Begin at the first line below and copy each line exactly, ending with the line where "colours of the" appears.

━━ Recorded data ━━

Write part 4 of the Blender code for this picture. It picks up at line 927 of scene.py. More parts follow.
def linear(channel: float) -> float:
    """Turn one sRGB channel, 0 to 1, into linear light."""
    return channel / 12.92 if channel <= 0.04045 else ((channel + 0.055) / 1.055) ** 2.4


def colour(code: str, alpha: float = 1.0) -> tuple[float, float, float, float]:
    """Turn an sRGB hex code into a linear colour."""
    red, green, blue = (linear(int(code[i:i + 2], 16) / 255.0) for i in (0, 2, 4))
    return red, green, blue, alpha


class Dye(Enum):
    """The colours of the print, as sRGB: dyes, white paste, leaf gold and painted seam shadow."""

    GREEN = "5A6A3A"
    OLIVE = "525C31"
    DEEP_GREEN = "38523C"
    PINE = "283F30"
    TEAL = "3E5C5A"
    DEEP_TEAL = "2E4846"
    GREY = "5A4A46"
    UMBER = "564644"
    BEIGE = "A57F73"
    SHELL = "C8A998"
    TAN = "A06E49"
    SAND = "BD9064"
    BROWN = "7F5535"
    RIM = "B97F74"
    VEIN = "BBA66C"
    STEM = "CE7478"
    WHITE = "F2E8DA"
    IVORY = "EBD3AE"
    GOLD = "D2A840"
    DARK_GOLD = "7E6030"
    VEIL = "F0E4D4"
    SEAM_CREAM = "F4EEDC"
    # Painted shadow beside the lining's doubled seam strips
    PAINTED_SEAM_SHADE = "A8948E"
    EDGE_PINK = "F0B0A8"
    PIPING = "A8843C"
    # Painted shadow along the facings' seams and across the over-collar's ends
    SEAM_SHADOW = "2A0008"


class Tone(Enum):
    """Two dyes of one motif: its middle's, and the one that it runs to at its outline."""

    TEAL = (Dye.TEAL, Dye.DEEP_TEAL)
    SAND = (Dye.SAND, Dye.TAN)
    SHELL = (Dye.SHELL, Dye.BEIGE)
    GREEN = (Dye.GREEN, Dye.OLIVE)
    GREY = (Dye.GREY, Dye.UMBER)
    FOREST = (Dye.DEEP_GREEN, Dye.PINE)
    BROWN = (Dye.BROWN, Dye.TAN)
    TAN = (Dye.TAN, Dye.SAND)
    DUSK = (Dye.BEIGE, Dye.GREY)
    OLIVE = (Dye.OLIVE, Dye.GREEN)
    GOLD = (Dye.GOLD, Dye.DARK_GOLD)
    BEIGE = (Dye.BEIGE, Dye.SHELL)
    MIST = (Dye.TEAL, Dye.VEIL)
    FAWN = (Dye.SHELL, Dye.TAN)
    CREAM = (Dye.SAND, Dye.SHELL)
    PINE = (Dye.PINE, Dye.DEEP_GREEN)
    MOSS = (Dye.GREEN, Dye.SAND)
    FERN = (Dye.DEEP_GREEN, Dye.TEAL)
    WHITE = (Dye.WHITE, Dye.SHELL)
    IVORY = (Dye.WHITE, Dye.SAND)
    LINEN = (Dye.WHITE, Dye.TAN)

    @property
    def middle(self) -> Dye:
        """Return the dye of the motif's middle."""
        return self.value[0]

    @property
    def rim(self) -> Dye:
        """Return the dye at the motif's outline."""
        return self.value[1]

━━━

__Output below__
Write part 4 of the Blender code for this picture. It picks up at line 927 of scene.py. More parts follow.
def linear(channel: float) -> float:
    """Turn one sRGB channel, 0 to 1, into linear light."""
    return channel / 12.92 if channel <= 0.04045 else ((channel + 0.055) / 1.055) ** 2.4


def colour(code: str, alpha: float = 1.0) -> tuple[float, float, float, float]:
    """Turn an sRGB hex code into a linear colour."""
    red, green, blue = (linear(int(code[i:i + 2], 16) / 255.0) for i in (0, 2, 4))
    return red, green, blue, alpha


class Dye(Enum):
    """The colours of the print, as sRGB: dyes, white paste, leaf gold and painted seam shadow."""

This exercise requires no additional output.